Cohen turned to Savage and quipped, “I bet you won’t be able to guess where he’s from. Is that a SoCal accent?
“South Orange County,” Savage retorted with a grin. “I think you guys have a little bit more media here than we do.”
Los Angeles might be one of the nation’s largest media markets, but Starkville (population: 23,888) dwarfs L.A. when it comes to coverage of college baseball. The Los Angeles media presence has been shamefully non-existent in Omaha, while a strong contingent of MSU beat reporters have been hard at work filing daily dispatches for a fan base that is always hungry for more coverage of their beloved Bulldogs.
Mississippi State averaged 7,294 fans per game this season, and drew more than 11,000 fans twice in regional games. UCLA did not qualify for the national attendance rankings (which require a minimum of 1,200 fans per game), and its largest regional crowd was 1,749.
So it’s fair to say there are some significant cultural differences between Mississippi State and UCLA, the two teams who will face off in the best-of-three College World Series Finals, starting Monday night.

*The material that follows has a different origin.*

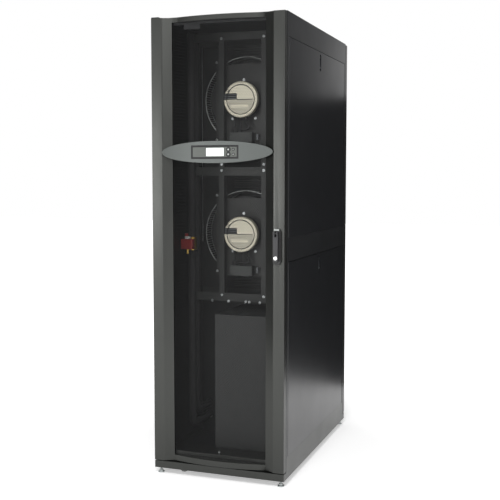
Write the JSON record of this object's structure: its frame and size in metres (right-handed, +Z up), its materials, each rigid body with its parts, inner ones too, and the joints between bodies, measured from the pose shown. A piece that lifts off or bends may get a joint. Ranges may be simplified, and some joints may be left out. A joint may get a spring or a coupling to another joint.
{
  "type": "in row cooling unit",
  "caption": "Floor-standing row cooler: bowed perforated front door with an oval display, swing handle, side panels, plug fans, coil, casters and levelling feet.",
  "frame": {"origin": "on the floor, in the middle of the footprint", "axes": "X to the right seen from the front door, Y from the front door to the rear door, Z up"},
  "size_m": [0.6, 1.126, 1.991],
  "materials": {
    "frame_paint": "satin",
    "door_paint": "fine texture",
    "panel_paint": "satin",
    "perforated_steel": "satin",
    "galvanised_steel": "dull",
    "inner_steel": "satin",
    "motor_alloy": "die-cast",
    "fan_blade": "matt",
    "guard_wire": "satin",
    "box_plastic": "moulded",
    "cable_rubber": "matt",
    "coil_fin": "mill",
    "filter_media": "pleated",
    "pipe_foam": "matt",
    "brass": "cast",
    "actuator_plastic": "moulded",
    "bezel_plastic": "fine texture",
    "keypad_panel": "polished",
    "lcd": "clear",
    "key_plastic": "moulded",
    "handle_plastic": "fine texture",
    "lever_plastic": "fine texture",
    "lock_chrome": "polished",
    "latch_plastic": "moulded",
    "caster_steel": "zinc",
    "caster_tread": "solid",
    "foot_steel": "zinc"
  },
  "bodies": {
    "cabinet": {"base_frame": "frame_paint", "top_frame": "frame_paint", "roof_panel": "frame_paint", "upright_frame": "frame_paint", "duct_liners": "inner_steel", "fan_bulkhead": "inner_steel", "fan_frame": "inner_steel", "fan_brackets": "inner_steel", "fan_motors": "motor_alloy", "junction_boxes": "box_plastic", "motor_cables": "cable_rubber", "inlet_rings": "galvanised_steel", "fan_cages": "guard_wire", "electrical_box": "inner_steel", "electrical_box_cover": "inner_steel", "cooling_coil": "coil_fin", "drain_pan": "galvanised_steel", "air_filters": "filter_media", "pipework": "pipe_foam", "control_valve": "brass", "valve_actuator": "actuator_plastic", "rear_caster_forks": "caster_steel"},
    "front_door": {"front_door_frame": "door_paint", "front_door_mesh": "perforated_steel", "display_bezel": "bezel_plastic", "display_panel": "keypad_panel", "display_screen": "lcd", "front_handle_base": "handle_plastic"},
    "front_spindle": {"front_handle_spindle": "lock_chrome"},
    "front_lever": {"front_handle_lever": "lever_plastic", "front_handle_lock": "lock_chrome"},
    "rear_door": {"rear_door_frame": "door_paint", "rear_door_mesh": "perforated_steel", "rear_handle_base": "handle_plastic"},
    "rear_spindle": {"rear_handle_spindle": "lock_chrome"},
    "rear_lever": {"rear_handle_lever": "lever_plastic"},
    "upper_fan": {"upper_impeller": "fan_blade"},
    "lower_fan": {"lower_impeller": "fan_blade"},
    "front_left_fork": {"front_left_caster_fork": "caster_steel"},
    "front_left_wheel": {"front_left_caster_wheel": "caster_tread"},
    "front_right_fork": {"front_right_caster_fork": "caster_steel"},
    "front_right_wheel": {"front_right_caster_wheel": "caster_tread"},
    "rear_left_wheel": {"rear_left_caster_wheel": "caster_tread"},
    "rear_right_wheel": {"rear_right_caster_wheel": "caster_tread"},
    "front_left_foot": {"front_left_foot": "foot_steel"},
    "front_right_foot": {"front_right_foot": "foot_steel"},
    "rear_left_foot": {"rear_left_foot": "foot_steel"},
    "rear_right_foot": {"rear_right_foot": "foot_steel"},
    "upper_left_panel": {"upper_left_panel": "panel_paint"},
    "upper_left_latch": {"upper_left_latch": "latch_plastic"},
    "upper_right_panel": {"upper_right_panel": "panel_paint"},
    "upper_right_latch": {"upper_right_latch": "latch_plastic"},
    "lower_left_panel": {"lower_left_panel": "panel_paint"},
    "lower_left_latch": {"lower_left_latch": "latch_plastic"},
    "lower_right_panel": {"lower_right_panel": "panel_paint"},
    "lower_right_latch": {"lower_right_latch": "latch_plastic"},
    "up_key": {"up_key": "key_plastic"},
    "down_key": {"down_key": "key_plastic"},
    "enter_key": {"enter_key": "key_plastic"},
    "escape_key": {"escape_key": "key_plastic"}
  },
  "joints": [
    {"name": "front_door_hinge", "type": "hinge", "parent": "cabinet", "child": "front_door", "pos_m": [-0.291, -0.516, 1], "axis": [0, 0, -1], "range_deg": [0, 120]},
    {"name": "rear_door_hinge", "type": "hinge", "parent": "cabinet", "child": "rear_door", "pos_m": [-0.291, 0.516, 1], "axis": [0, 0, 1], "range_deg": [0, 120]},
    {"name": "front_handle_turn", "type": "hinge", "parent": "front_door", "child": "front_spindle", "pos_m": [0.269, -0.535, 1.08], "axis": [0, 1, 0], "range_deg": [0, 90]},
    {"name": "front_handle_lift", "type": "hinge", "parent": "front_spindle", "child": "front_lever", "pos_m": [0.269, -0.553, 1.08], "axis": [-1, 0, 0], "range_deg": [0, 40]},
    {"name": "rear_handle_turn", "type": "hinge", "parent": "rear_door", "child": "rear_spindle", "pos_m": [0.269, 0.535, 1.08], "axis": [0, 1, 0], "range_deg": [0, 90]},
    {"name": "rear_handle_lift", "type": "hinge", "parent": "rear_spindle", "child": "rear_lever", "pos_m": [0.269, 0.553, 1.08], "axis": [1, 0, 0], "range_deg": [0, 40]},
    {"name": "upper_fan_spin", "type": "hinge", "parent": "cabinet", "child": "upper_fan", "pos_m": [0, -0.127, 1.66], "axis": [0, 1, 0], "continuous": true},
    {"name": "lower_fan_spin", "type": "hinge", "parent": "cabinet", "child": "lower_fan", "pos_m": [0, -0.127, 1.052], "axis": [0, 1, 0], "continuous": true},
    {"name": "front_left_swivel", "type": "hinge", "parent": "cabinet", "child": "front_left_fork", "pos_m": [-0.205, -0.4695, 0.092], "axis": [0, 0, 1], "continuous": true},
    {"name": "front_left_roll", "type": "hinge", "parent": "front_left_fork", "child": "front_left_wheel", "pos_m": [-0.18333, -0.47332, 0.027], "axis": [-0.1736, -0.9848, 0], "continuous": true},
    {"name": "front_right_swivel", "type": "hinge", "parent": "cabinet", "child": "front_right_fork", "pos_m": [0.205, -0.4695, 0.092], "axis": [0, 0, 1], "continuous": true},
    {"name": "front_right_roll", "type": "hinge", "parent": "front_right_fork", "child": "front_right_wheel", "pos_m": [0.20308, -0.44758, 0.027], "axis": [0.9962, 0.0872, 0], "continuous": true},
    {"name": "rear_left_roll", "type": "hinge", "parent": "cabinet", "child": "rear_left_wheel", "pos_m": [-0.205, 0.4475, 0.027], "axis": [-1, 0, 0], "continuous": true},
    {"name": "rear_right_roll", "type": "hinge", "parent": "cabinet", "child": "rear_right_wheel", "pos_m": [0.205, 0.4475, 0.027], "axis": [-1, 0, 0], "continuous": true},
    {"name": "front_left_foot_screw", "type": "slide", "parent": "cabinet", "child": "front_left_foot", "axis": [0, 0, 1], "range_m": [-0.015, 0]},
    {"name": "front_right_foot_screw", "type": "slide", "parent": "cabinet", "child": "front_right_foot", "axis": [0, 0, 1], "range_m": [-0.015, 0]},
    {"name": "rear_left_foot_screw", "type": "slide", "parent": "cabinet", "child": "rear_left_foot", "axis": [0, 0, 1], "range_m": [-0.015, 0]},
    {"name": "rear_right_foot_screw", "type": "slide", "parent": "cabinet", "child": "rear_right_foot", "axis": [0, 0, 1], "range_m": [-0.015, 0]},
    {"name": "upper_left_panel_lift_off", "type": "slide", "parent": "cabinet", "child": "upper_left_panel", "axis": [-1, 0, 0], "range_m": [0, 0.12]},
    {"name": "upper_left_latch_slide", "type": "slide", "parent": "upper_left_panel", "child": "upper_left_latch", "axis": [0, 0, -1], "range_m": [0, 0.008], "stiffness_N_per_m": 500, "springref_m": -0.004},
    {"name": "upper_right_panel_lift_off", "type": "slide", "parent": "cabinet", "child": "upper_right_panel", "axis": [1, 0, 0], "range_m": [0, 0.12]},
    {"name": "upper_right_latch_slide", "type": "slide", "parent": "upper_right_panel", "child": "upper_right_latch", "axis": [0, 0, -1], "range_m": [0, 0.008], "stiffness_N_per_m": 500, "springref_m": -0.004},
    {"name": "lower_left_panel_lift_off", "type": "slide", "parent": "cabinet", "child": "lower_left_panel", "axis": [-1, 0, 0], "range_m": [0, 0.12]},
    {"name": "lower_left_latch_slide", "type": "slide", "parent": "lower_left_panel", "child": "lower_left_latch", "axis": [0, 0, -1], "range_m": [0, 0.008], "stiffness_N_per_m": 500, "springref_m": -0.004},
    {"name": "lower_right_panel_lift_off", "type": "slide", "parent": "cabinet", "child": "lower_right_panel", "axis": [1, 0, 0], "range_m": [0, 0.12]},
    {"name": "lower_right_latch_slide", "type": "slide", "parent": "lower_right_panel", "child": "lower_right_latch", "axis": [0, 0, -1], "range_m": [0, 0.008], "stiffness_N_per_m": 500, "springref_m": -0.004},
    {"name": "up_key_press", "type": "slide", "parent": "front_door", "child": "up_key", "axis": [0, 1, 0], "range_m": [0, 0.001], "stiffness_N_per_m": 2000, "springref_m": -0.0005},
    {"name": "down_key_press", "type": "slide", "parent": "front_door", "child": "down_key", "axis": [0, 1, 0], "range_m": [0, 0.001], "stiffness_N_per_m": 2000, "springref_m": -0.0005},
    {"name": "enter_key_press", "type": "slide", "parent": "front_door", "child": "enter_key", "axis": [0, 1, 0], "range_m": [0, 0.001], "stiffness_N_per_m": 2000, "springref_m": -0.0005},
    {"name": "escape_key_press", "type": "slide", "parent": "front_door", "child": "escape_key", "axis": [0, 1, 0], "range_m": [0, 0.001], "stiffness_N_per_m": 2000, "springref_m": -0.0005}
  ]
}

“I don’t know how much deer hunting or bass fishing they do in Los Angeles, so off the field it’s probably going to be a little bit different,” MSU first baseman Wes Rea said.
“Yeah, I mean, it’s two totally different worlds,” said UCLA shortstop Pat Valaika. “L.A. is a big city; you have the beach and a lot of things to do. Starkville is . . . Starkville. I mean, I can’t say I’ve ever visited. But some bass fishing does sound pretty good, so maybe after the season ends I’ll hit up Starkville.”
UCLA ace Adam Plutko searched for common ground.
“We do the bass fishing on the video games, and the big-game hunting and all that kind of stuff, so it’s pretty similar there,” Plutko joked. “You know, it’s the style of baseball. Where you’re from doesn’t matter. Major League Baseball proves that—guys from the Dominican that have nothing or guys from here that have everything. It’s just baseball, when it comes down to it.”
Neither one of these schools has ever won a national championship in baseball, but UCLA has won more NCAA team championships than any other school in all sports combined: 108. Mississippi State has never won a team championship in any sport. Its baseball team has a storied baseball history, with nine trips to the College World Series, but this group of Bulldogs has already taken the program to new heights just by reaching the Finals for the first time ever.
“For us to be here and the rich tradition—the Rafael Palmeiros, the Will Clarks, the people that have gone through here that haven’t had the opportunity but have been great ballplayers at Mississippi State—to have the opportunity to do what we’re going to do starting Monday is something that’s special,” MSU senior righty Kendall Graveman said. “It really resonates with Starkville and the people of Starkville.”
Rea expanded upon that point with an anecdote about a friend who works in a corn field.
“He called me after we won the game the other day and said he looked across the corn field, and everybody was jumping around, going crazy,” Rea said. “So that is the kind of thing people are doing back home. It’s just a small-town type living, and they haven’t been able to say we have a national championship to claim.”
The Bulldogs are making their first trip to Omaha since 2007, but the Bruins have been in three of the last four seasons. Senior second baseman Cody Regis is the lone holdover from the 2010 UCLA team that reached the Finals and lost to South Carolina, and Savage said Regis has given the younger players some insight about what to expect.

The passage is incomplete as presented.